### Dataset section ###

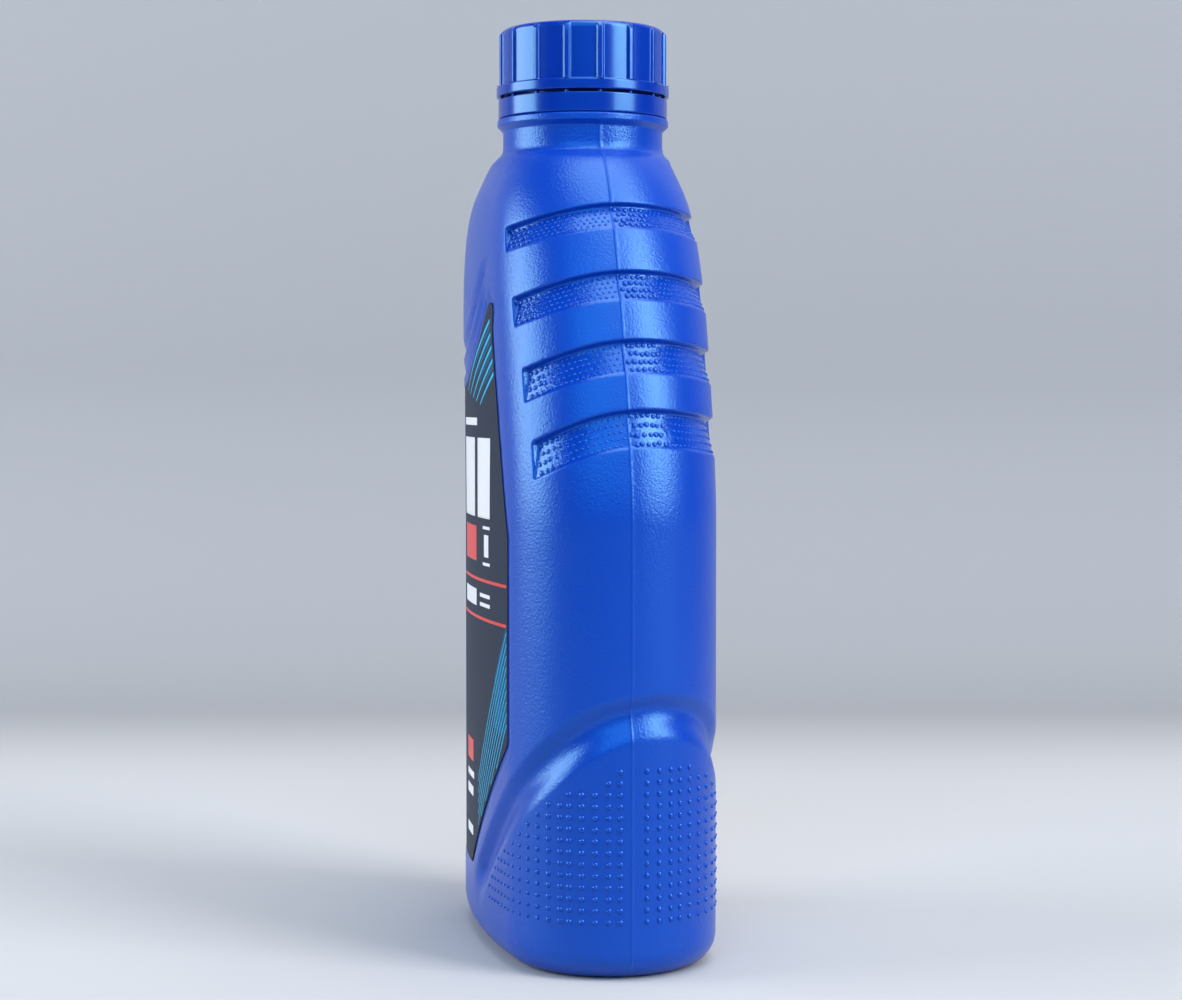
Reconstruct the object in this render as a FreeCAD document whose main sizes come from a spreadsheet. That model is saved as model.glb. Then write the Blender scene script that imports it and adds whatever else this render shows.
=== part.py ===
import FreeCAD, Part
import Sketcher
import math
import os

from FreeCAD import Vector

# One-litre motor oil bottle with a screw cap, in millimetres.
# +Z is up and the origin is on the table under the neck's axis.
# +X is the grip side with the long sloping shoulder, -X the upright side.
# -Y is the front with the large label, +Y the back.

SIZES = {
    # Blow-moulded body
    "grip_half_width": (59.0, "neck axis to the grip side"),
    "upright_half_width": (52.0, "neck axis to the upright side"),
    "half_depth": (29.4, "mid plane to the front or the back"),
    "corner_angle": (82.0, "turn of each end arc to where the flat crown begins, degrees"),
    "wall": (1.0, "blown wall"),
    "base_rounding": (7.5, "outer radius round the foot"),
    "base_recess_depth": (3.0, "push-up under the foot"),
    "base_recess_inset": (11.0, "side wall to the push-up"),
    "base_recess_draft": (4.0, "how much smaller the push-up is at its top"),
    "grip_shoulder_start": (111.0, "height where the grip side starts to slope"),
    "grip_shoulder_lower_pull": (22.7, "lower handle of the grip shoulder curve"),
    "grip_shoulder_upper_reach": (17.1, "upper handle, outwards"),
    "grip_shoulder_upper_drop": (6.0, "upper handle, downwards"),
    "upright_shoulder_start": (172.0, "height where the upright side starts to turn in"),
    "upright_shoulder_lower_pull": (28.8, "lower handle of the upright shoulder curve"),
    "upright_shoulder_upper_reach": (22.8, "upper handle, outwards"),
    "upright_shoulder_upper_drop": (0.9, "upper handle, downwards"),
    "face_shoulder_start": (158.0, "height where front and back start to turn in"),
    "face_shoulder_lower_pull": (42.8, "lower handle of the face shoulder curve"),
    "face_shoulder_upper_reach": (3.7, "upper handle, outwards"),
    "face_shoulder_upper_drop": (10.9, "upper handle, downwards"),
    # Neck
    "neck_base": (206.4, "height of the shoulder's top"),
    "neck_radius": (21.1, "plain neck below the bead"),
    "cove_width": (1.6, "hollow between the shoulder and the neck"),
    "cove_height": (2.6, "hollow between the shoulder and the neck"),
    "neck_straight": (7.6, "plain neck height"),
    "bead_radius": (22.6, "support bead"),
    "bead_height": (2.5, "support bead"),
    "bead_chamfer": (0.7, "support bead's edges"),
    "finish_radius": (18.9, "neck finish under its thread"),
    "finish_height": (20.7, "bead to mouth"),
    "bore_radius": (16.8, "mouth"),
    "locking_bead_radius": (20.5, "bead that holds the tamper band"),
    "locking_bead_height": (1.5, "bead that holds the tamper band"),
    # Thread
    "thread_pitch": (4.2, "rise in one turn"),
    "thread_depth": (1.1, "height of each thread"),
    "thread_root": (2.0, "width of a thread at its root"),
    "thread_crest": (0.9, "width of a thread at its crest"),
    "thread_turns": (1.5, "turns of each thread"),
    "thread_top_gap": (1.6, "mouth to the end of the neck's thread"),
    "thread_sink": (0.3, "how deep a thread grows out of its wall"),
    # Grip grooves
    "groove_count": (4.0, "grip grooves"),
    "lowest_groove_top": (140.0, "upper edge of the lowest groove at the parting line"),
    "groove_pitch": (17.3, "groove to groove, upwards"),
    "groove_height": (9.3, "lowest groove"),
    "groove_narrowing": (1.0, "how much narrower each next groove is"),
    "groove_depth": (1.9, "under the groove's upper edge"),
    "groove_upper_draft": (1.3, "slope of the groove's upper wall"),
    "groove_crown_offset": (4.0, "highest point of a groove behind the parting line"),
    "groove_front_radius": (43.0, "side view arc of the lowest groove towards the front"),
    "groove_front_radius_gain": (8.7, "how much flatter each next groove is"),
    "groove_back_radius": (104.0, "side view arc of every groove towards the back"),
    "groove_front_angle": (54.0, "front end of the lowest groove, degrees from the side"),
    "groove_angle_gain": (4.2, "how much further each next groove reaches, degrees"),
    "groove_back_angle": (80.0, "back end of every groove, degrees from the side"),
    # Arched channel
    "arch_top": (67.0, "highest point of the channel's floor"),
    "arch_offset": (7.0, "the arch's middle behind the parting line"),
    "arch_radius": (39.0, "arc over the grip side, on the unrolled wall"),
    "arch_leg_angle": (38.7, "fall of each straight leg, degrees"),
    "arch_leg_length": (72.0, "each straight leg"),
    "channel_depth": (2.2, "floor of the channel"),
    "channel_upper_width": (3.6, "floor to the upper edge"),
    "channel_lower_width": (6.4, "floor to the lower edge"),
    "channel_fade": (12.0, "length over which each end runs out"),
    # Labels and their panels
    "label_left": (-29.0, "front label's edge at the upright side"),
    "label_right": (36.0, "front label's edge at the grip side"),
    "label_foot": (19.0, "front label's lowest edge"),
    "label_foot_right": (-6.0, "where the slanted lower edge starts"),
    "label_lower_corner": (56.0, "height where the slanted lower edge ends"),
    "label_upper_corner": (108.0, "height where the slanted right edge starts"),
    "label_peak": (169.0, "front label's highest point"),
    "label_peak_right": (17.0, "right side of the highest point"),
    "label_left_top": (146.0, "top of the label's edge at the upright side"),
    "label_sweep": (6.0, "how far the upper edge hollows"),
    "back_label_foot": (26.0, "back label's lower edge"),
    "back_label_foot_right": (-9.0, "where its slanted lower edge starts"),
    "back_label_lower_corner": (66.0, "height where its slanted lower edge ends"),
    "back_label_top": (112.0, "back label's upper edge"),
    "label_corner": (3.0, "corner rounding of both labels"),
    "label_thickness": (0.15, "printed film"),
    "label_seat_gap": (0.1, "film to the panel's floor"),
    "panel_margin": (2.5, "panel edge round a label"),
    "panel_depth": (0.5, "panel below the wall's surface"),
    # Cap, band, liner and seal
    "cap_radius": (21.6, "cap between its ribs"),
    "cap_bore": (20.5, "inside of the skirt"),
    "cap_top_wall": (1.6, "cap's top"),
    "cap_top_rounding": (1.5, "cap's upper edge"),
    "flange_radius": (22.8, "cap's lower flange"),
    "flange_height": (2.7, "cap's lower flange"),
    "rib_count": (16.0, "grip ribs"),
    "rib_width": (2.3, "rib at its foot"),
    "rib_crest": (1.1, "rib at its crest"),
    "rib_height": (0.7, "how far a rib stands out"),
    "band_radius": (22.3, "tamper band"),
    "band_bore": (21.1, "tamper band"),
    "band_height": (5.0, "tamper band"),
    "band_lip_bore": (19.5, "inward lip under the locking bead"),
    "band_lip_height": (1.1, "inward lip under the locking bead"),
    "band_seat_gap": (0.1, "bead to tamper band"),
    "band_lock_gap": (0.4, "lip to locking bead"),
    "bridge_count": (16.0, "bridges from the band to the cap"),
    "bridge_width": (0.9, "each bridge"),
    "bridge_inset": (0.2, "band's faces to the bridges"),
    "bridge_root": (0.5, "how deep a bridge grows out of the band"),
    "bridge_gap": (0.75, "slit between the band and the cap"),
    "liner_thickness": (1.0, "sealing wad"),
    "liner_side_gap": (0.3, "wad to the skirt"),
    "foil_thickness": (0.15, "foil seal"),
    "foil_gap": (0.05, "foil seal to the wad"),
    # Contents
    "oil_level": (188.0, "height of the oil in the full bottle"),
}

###

** Work to do **
Could you quote the material above in full, exactly as it stands?

** Task result **
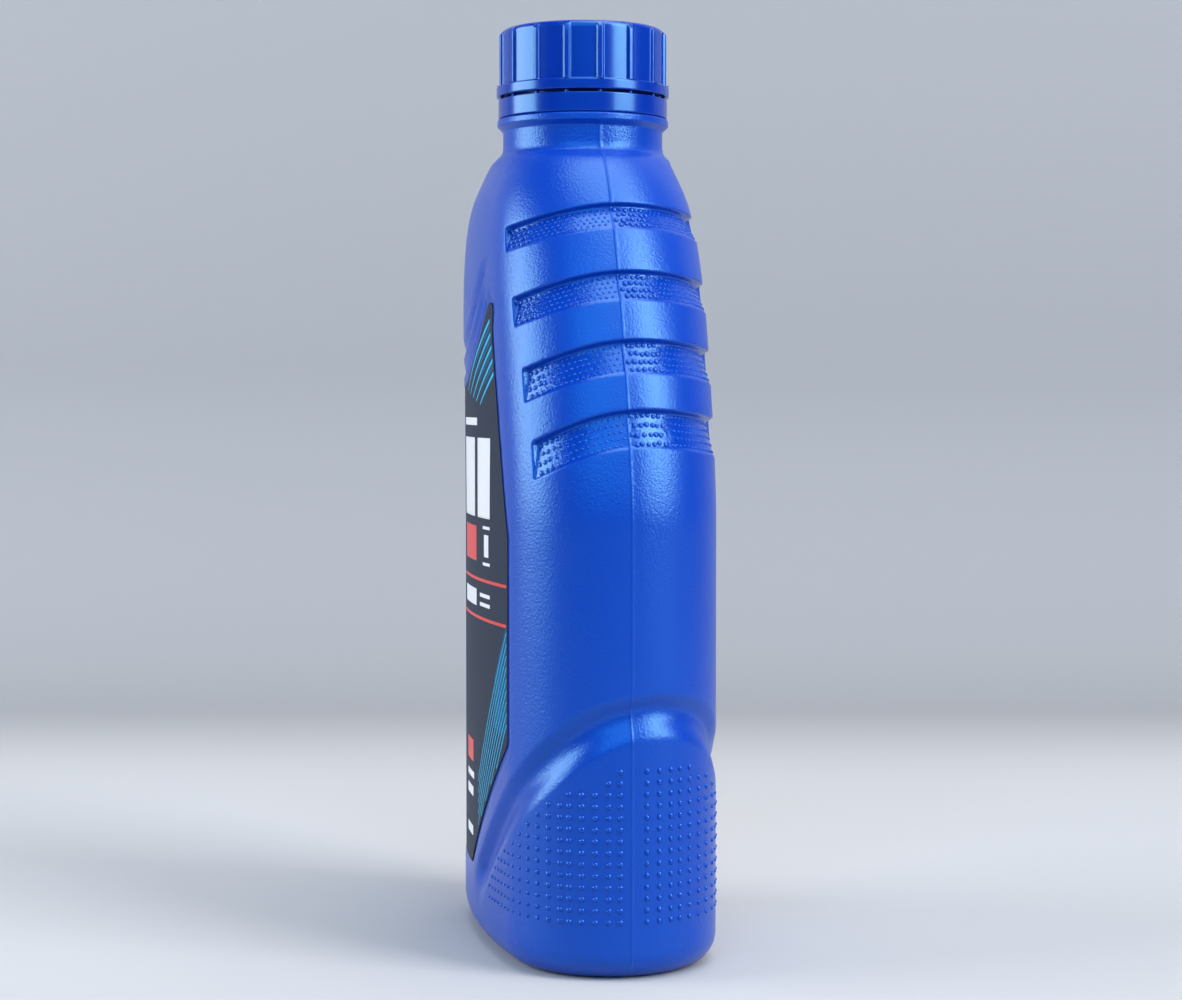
Reconstruct the object in this render as a FreeCAD document whose main sizes come from a spreadsheet. That model is saved as model.glb. Then write the Blender scene script that imports it and adds whatever else this render shows.
=== part.py ===
import FreeCAD, Part
import Sketcher
import math
import os

from FreeCAD import Vector

# One-litre motor oil bottle with a screw cap, in millimetres.
# +Z is up and the origin is on the table under the neck's axis.
# +X is the grip side with the long sloping shoulder, -X the upright side.
# -Y is the front with the large label, +Y the back.

SIZES = {
    # Blow-moulded body
    "grip_half_width": (59.0, "neck axis to the grip side"),
    "upright_half_width": (52.0, "neck axis to the upright side"),
    "half_depth": (29.4, "mid plane to the front or the back"),
    "corner_angle": (82.0, "turn of each end arc to where the flat crown begins, degrees"),
    "wall": (1.0, "blown wall"),
    "base_rounding": (7.5, "outer radius round the foot"),
    "base_recess_depth": (3.0, "push-up under the foot"),
    "base_recess_inset": (11.0, "side wall to the push-up"),
    "base_recess_draft": (4.0, "how much smaller the push-up is at its top"),
    "grip_shoulder_start": (111.0, "height where the grip side starts to slope"),
    "grip_shoulder_lower_pull": (22.7, "lower handle of the grip shoulder curve"),
    "grip_shoulder_upper_reach": (17.1, "upper handle, outwards"),
    "grip_shoulder_upper_drop": (6.0, "upper handle, downwards"),
    "upright_shoulder_start": (172.0, "height where the upright side starts to turn in"),
    "upright_shoulder_lower_pull": (28.8, "lower handle of the upright shoulder curve"),
    "upright_shoulder_upper_reach": (22.8, "upper handle, outwards"),
    "upright_shoulder_upper_drop": (0.9, "upper handle, downwards"),
    "face_shoulder_start": (158.0, "height where front and back start to turn in"),
    "face_shoulder_lower_pull": (42.8, "lower handle of the face shoulder curve"),
    "face_shoulder_upper_reach": (3.7, "upper handle, outwards"),
    "face_shoulder_upper_drop": (10.9, "upper handle, downwards"),
    # Neck
    "neck_base": (206.4, "height of the shoulder's top"),
    "neck_radius": (21.1, "plain neck below the bead"),
    "cove_width": (1.6, "hollow between the shoulder and the neck"),
    "cove_height": (2.6, "hollow between the shoulder and the neck"),
    "neck_straight": (7.6, "plain neck height"),
    "bead_radius": (22.6, "support bead"),
    "bead_height": (2.5, "support bead"),
    "bead_chamfer": (0.7, "support bead's edges"),
    "finish_radius": (18.9, "neck finish under its thread"),
    "finish_height": (20.7, "bead to mouth"),
    "bore_radius": (16.8, "mouth"),
    "locking_bead_radius": (20.5, "bead that holds the tamper band"),
    "locking_bead_height": (1.5, "bead that holds the tamper band"),
    # Thread
    "thread_pitch": (4.2, "rise in one turn"),
    "thread_depth": (1.1, "height of each thread"),
    "thread_root": (2.0, "width of a thread at its root"),
    "thread_crest": (0.9, "width of a thread at its crest"),
    "thread_turns": (1.5, "turns of each thread"),
    "thread_top_gap": (1.6, "mouth to the end of the neck's thread"),
    "thread_sink": (0.3, "how deep a thread grows out of its wall"),
    # Grip grooves
    "groove_count": (4.0, "grip grooves"),
    "lowest_groove_top": (140.0, "upper edge of the lowest groove at the parting line"),
    "groove_pitch": (17.3, "groove to groove, upwards"),
    "groove_height": (9.3, "lowest groove"),
    "groove_narrowing": (1.0, "how much narrower each next groove is"),
    "groove_depth": (1.9, "under the groove's upper edge"),
    "groove_upper_draft": (1.3, "slope of the groove's upper wall"),
    "groove_crown_offset": (4.0, "highest point of a groove behind the parting line"),
    "groove_front_radius": (43.0, "side view arc of the lowest groove towards the front"),
    "groove_front_radius_gain": (8.7, "how much flatter each next groove is"),
    "groove_back_radius": (104.0, "side view arc of every groove towards the back"),
    "groove_front_angle": (54.0, "front end of the lowest groove, degrees from the side"),
    "groove_angle_gain": (4.2, "how much further each next groove reaches, degrees"),
    "groove_back_angle": (80.0, "back end of every groove, degrees from the side"),
    # Arched channel
    "arch_top": (67.0, "highest point of the channel's floor"),
    "arch_offset": (7.0, "the arch's middle behind the parting line"),
    "arch_radius": (39.0, "arc over the grip side, on the unrolled wall"),
    "arch_leg_angle": (38.7, "fall of each straight leg, degrees"),
    "arch_leg_length": (72.0, "each straight leg"),
    "channel_depth": (2.2, "floor of the channel"),
    "channel_upper_width": (3.6, "floor to the upper edge"),
    "channel_lower_width": (6.4, "floor to the lower edge"),
    "channel_fade": (12.0, "length over which each end runs out"),
    # Labels and their panels
    "label_left": (-29.0, "front label's edge at the upright side"),
    "label_right": (36.0, "front label's edge at the grip side"),
    "label_foot": (19.0, "front label's lowest edge"),
    "label_foot_right": (-6.0, "where the slanted lower edge starts"),
    "label_lower_corner": (56.0, "height where the slanted lower edge ends"),
    "label_upper_corner": (108.0, "height where the slanted right edge starts"),
    "label_peak": (169.0, "front label's highest point"),
    "label_peak_right": (17.0, "right side of the highest point"),
    "label_left_top": (146.0, "top of the label's edge at the upright side"),
    "label_sweep": (6.0, "how far the upper edge hollows"),
    "back_label_foot": (26.0, "back label's lower edge"),
    "back_label_foot_right": (-9.0, "where its slanted lower edge starts"),
    "back_label_lower_corner": (66.0, "height where its slanted lower edge ends"),
    "back_label_top": (112.0, "back label's upper edge"),
    "label_corner": (3.0, "corner rounding of both labels"),
    "label_thickness": (0.15, "printed film"),
    "label_seat_gap": (0.1, "film to the panel's floor"),
    "panel_margin": (2.5, "panel edge round a label"),
    "panel_depth": (0.5, "panel below the wall's surface"),
    # Cap, band, liner and seal
    "cap_radius": (21.6, "cap between its ribs"),
    "cap_bore": (20.5, "inside of the skirt"),
    "cap_top_wall": (1.6, "cap's top"),
    "cap_top_rounding": (1.5, "cap's upper edge"),
    "flange_radius": (22.8, "cap's lower flange"),
    "flange_height": (2.7, "cap's lower flange"),
    "rib_count": (16.0, "grip ribs"),
    "rib_width": (2.3, "rib at its foot"),
    "rib_crest": (1.1, "rib at its crest"),
    "rib_height": (0.7, "how far a rib stands out"),
    "band_radius": (22.3, "tamper band"),
    "band_bore": (21.1, "tamper band"),
    "band_height": (5.0, "tamper band"),
    "band_lip_bore": (19.5, "inward lip under the locking bead"),
    "band_lip_height": (1.1, "inward lip under the locking bead"),
    "band_seat_gap": (0.1, "bead to tamper band"),
    "band_lock_gap": (0.4, "lip to locking bead"),
    "bridge_count": (16.0, "bridges from the band to the cap"),
    "bridge_width": (0.9, "each bridge"),
    "bridge_inset": (0.2, "band's faces to the bridges"),
    "bridge_root": (0.5, "how deep a bridge grows out of the band"),
    "bridge_gap": (0.75, "slit between the band and the cap"),
    "liner_thickness": (1.0, "sealing wad"),
    "liner_side_gap": (0.3, "wad to the skirt"),
    "foil_thickness": (0.15, "foil seal"),
    "foil_gap": (0.05, "foil seal to the wad"),
    # Contents
    "oil_level": (188.0, "height of the oil in the full bottle"),
}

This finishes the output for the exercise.